Could you give the data below again, exactly and completely?

__SUPPLIED DATA__.

★ ★ ★ ★ ★

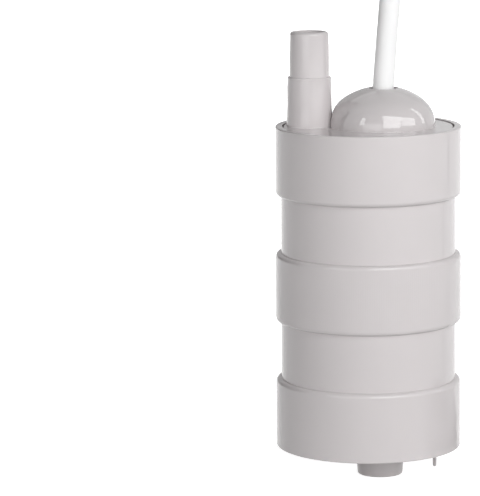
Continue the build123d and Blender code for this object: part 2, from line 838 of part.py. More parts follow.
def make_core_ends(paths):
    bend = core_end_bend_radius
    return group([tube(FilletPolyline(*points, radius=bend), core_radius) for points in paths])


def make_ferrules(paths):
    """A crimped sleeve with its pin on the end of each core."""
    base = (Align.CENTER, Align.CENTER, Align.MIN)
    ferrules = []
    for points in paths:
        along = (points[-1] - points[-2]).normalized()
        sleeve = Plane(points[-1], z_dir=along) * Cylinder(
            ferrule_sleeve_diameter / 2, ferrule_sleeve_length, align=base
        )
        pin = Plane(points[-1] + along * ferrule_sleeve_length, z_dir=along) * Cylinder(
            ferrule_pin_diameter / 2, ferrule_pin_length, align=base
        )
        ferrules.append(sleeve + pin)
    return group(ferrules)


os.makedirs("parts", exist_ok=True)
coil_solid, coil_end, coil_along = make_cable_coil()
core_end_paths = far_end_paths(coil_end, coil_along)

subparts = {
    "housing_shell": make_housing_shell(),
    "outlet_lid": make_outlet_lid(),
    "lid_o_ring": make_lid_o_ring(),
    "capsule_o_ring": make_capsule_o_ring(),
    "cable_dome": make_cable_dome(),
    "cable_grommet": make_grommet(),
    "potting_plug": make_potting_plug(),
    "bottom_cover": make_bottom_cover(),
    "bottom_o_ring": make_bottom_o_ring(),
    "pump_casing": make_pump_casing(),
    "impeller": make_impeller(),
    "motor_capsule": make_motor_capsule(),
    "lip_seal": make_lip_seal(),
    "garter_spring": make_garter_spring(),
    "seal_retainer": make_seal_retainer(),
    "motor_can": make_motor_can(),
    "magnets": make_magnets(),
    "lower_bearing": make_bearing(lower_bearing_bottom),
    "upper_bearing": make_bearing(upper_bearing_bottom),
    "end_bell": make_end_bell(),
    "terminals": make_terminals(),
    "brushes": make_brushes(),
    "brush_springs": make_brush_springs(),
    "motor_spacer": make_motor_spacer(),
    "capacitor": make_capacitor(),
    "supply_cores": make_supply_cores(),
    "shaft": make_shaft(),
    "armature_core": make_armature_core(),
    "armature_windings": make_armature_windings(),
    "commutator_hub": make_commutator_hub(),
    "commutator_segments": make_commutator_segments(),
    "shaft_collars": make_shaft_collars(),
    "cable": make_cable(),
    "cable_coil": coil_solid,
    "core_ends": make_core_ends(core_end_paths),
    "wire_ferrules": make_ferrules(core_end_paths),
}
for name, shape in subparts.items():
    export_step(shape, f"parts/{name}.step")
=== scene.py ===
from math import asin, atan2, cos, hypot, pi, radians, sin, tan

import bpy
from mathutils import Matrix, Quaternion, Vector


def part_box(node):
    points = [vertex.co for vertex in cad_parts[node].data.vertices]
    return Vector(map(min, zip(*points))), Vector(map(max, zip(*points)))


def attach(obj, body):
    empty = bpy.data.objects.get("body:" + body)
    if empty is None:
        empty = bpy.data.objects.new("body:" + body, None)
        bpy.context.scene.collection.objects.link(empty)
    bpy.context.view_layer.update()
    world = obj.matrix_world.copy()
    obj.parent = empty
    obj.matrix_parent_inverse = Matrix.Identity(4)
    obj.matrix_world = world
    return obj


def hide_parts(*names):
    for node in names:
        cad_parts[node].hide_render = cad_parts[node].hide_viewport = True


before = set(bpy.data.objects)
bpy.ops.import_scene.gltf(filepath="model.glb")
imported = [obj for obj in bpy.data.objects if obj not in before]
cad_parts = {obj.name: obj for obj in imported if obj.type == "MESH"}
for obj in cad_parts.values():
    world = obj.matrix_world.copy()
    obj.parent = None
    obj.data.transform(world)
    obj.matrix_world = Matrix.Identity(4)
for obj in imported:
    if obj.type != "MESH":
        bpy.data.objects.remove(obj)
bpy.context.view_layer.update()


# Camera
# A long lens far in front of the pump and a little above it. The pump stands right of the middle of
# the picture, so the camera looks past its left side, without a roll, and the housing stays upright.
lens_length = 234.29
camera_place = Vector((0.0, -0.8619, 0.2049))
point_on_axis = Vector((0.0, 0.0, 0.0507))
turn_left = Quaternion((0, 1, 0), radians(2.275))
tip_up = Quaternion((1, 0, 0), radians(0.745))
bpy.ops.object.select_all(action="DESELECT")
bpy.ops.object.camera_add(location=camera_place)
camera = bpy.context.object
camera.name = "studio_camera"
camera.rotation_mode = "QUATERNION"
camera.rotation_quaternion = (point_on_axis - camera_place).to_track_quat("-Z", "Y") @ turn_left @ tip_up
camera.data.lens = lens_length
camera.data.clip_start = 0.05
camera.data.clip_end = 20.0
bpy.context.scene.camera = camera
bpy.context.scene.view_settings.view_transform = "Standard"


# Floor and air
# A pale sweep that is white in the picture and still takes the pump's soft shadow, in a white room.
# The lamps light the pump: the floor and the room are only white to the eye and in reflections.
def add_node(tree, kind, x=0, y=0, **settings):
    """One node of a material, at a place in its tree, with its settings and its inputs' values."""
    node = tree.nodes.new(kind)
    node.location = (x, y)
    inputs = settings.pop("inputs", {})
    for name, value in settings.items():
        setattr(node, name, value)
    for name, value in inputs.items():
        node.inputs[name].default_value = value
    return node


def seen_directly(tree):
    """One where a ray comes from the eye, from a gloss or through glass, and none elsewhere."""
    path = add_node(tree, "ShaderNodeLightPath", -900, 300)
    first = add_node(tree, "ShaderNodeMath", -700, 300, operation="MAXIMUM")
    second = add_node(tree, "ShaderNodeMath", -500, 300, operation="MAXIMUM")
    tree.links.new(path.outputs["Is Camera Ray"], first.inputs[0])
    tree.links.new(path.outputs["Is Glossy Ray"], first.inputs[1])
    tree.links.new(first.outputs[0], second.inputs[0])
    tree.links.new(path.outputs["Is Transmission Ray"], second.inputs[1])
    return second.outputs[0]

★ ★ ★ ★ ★

__FULL SOLUTION__.
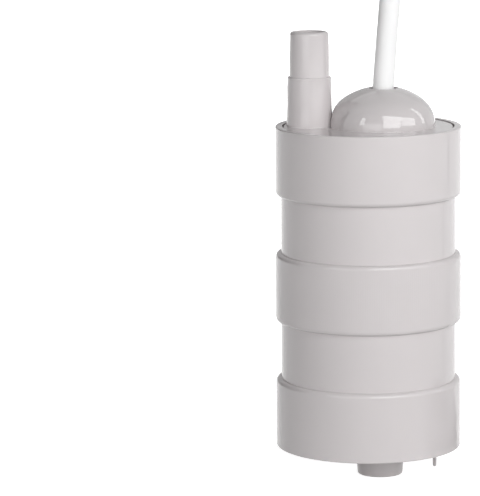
Continue the build123d and Blender code for this object: part 2, from line 838 of part.py. More parts follow.
def make_core_ends(paths):
    bend = core_end_bend_radius
    return group([tube(FilletPolyline(*points, radius=bend), core_radius) for points in paths])


def make_ferrules(paths):
    """A crimped sleeve with its pin on the end of each core."""
    base = (Align.CENTER, Align.CENTER, Align.MIN)
    ferrules = []
    for points in paths:
        along = (points[-1] - points[-2]).normalized()
        sleeve = Plane(points[-1], z_dir=along) * Cylinder(
            ferrule_sleeve_diameter / 2, ferrule_sleeve_length, align=base
        )
        pin = Plane(points[-1] + along * ferrule_sleeve_length, z_dir=along) * Cylinder(
            ferrule_pin_diameter / 2, ferrule_pin_length, align=base
        )
        ferrules.append(sleeve + pin)
    return group(ferrules)


os.makedirs("parts", exist_ok=True)
coil_solid, coil_end, coil_along = make_cable_coil()
core_end_paths = far_end_paths(coil_end, coil_along)

subparts = {
    "housing_shell": make_housing_shell(),
    "outlet_lid": make_outlet_lid(),
    "lid_o_ring": make_lid_o_ring(),
    "capsule_o_ring": make_capsule_o_ring(),
    "cable_dome": make_cable_dome(),
    "cable_grommet": make_grommet(),
    "potting_plug": make_potting_plug(),
    "bottom_cover": make_bottom_cover(),
    "bottom_o_ring": make_bottom_o_ring(),
    "pump_casing": make_pump_casing(),
    "impeller": make_impeller(),
    "motor_capsule": make_motor_capsule(),
    "lip_seal": make_lip_seal(),
    "garter_spring": make_garter_spring(),
    "seal_retainer": make_seal_retainer(),
    "motor_can": make_motor_can(),
    "magnets": make_magnets(),
    "lower_bearing": make_bearing(lower_bearing_bottom),
    "upper_bearing": make_bearing(upper_bearing_bottom),
    "end_bell": make_end_bell(),
    "terminals": make_terminals(),
    "brushes": make_brushes(),
    "brush_springs": make_brush_springs(),
    "motor_spacer": make_motor_spacer(),
    "capacitor": make_capacitor(),
    "supply_cores": make_supply_cores(),
    "shaft": make_shaft(),
    "armature_core": make_armature_core(),
    "armature_windings": make_armature_windings(),
    "commutator_hub": make_commutator_hub(),
    "commutator_segments": make_commutator_segments(),
    "shaft_collars": make_shaft_collars(),
    "cable": make_cable(),
    "cable_coil": coil_solid,
    "core_ends": make_core_ends(core_end_paths),
    "wire_ferrules": make_ferrules(core_end_paths),
}
for name, shape in subparts.items():
    export_step(shape, f"parts/{name}.step")
=== scene.py ===
from math import asin, atan2, cos, hypot, pi, radians, sin, tan

import bpy
from mathutils import Matrix, Quaternion, Vector


def part_box(node):
    points = [vertex.co for vertex in cad_parts[node].data.vertices]
    return Vector(map(min, zip(*points))), Vector(map(max, zip(*points)))


def attach(obj, body):
    empty = bpy.data.objects.get("body:" + body)
    if empty is None:
        empty = bpy.data.objects.new("body:" + body, None)
        bpy.context.scene.collection.objects.link(empty)
    bpy.context.view_layer.update()
    world = obj.matrix_world.copy()
    obj.parent = empty
    obj.matrix_parent_inverse = Matrix.Identity(4)
    obj.matrix_world = world
    return obj


def hide_parts(*names):
    for node in names:
        cad_parts[node].hide_render = cad_parts[node].hide_viewport = True


before = set(bpy.data.objects)
bpy.ops.import_scene.gltf(filepath="model.glb")
imported = [obj for obj in bpy.data.objects if obj not in before]
cad_parts = {obj.name: obj for obj in imported if obj.type == "MESH"}
for obj in cad_parts.values():
    world = obj.matrix_world.copy()
    obj.parent = None
    obj.data.transform(world)
    obj.matrix_world = Matrix.Identity(4)
for obj in imported:
    if obj.type != "MESH":
        bpy.data.objects.remove(obj)
bpy.context.view_layer.update()


# Camera
# A long lens far in front of the pump and a little above it. The pump stands right of the middle of
# the picture, so the camera looks past its left side, without a roll, and the housing stays upright.
lens_length = 234.29
camera_place = Vector((0.0, -0.8619, 0.2049))
point_on_axis = Vector((0.0, 0.0, 0.0507))
turn_left = Quaternion((0, 1, 0), radians(2.275))
tip_up = Quaternion((1, 0, 0), radians(0.745))
bpy.ops.object.select_all(action="DESELECT")
bpy.ops.object.camera_add(location=camera_place)
camera = bpy.context.object
camera.name = "studio_camera"
camera.rotation_mode = "QUATERNION"
camera.rotation_quaternion = (point_on_axis - camera_place).to_track_quat("-Z", "Y") @ turn_left @ tip_up
camera.data.lens = lens_length
camera.data.clip_start = 0.05
camera.data.clip_end = 20.0
bpy.context.scene.camera = camera
bpy.context.scene.view_settings.view_transform = "Standard"


# Floor and air
# A pale sweep that is white in the picture and still takes the pump's soft shadow, in a white room.
# The lamps light the pump: the floor and the room are only white to the eye and in reflections.
def add_node(tree, kind, x=0, y=0, **settings):
    """One node of a material, at a place in its tree, with its settings and its inputs' values."""
    node = tree.nodes.new(kind)
    node.location = (x, y)
    inputs = settings.pop("inputs", {})
    for name, value in settings.items():
        setattr(node, name, value)
    for name, value in inputs.items():
        node.inputs[name].default_value = value
    return node


def seen_directly(tree):
    """One where a ray comes from the eye, from a gloss or through glass, and none elsewhere."""
    path = add_node(tree, "ShaderNodeLightPath", -900, 300)
    first = add_node(tree, "ShaderNodeMath", -700, 300, operation="MAXIMUM")
    second = add_node(tree, "ShaderNodeMath", -500, 300, operation="MAXIMUM")
    tree.links.new(path.outputs["Is Camera Ray"], first.inputs[0])
    tree.links.new(path.outputs["Is Glossy Ray"], first.inputs[1])
    tree.links.new(first.outputs[0], second.inputs[0])
    tree.links.new(path.outputs["Is Transmission Ray"], second.inputs[1])
    return second.outputs[0]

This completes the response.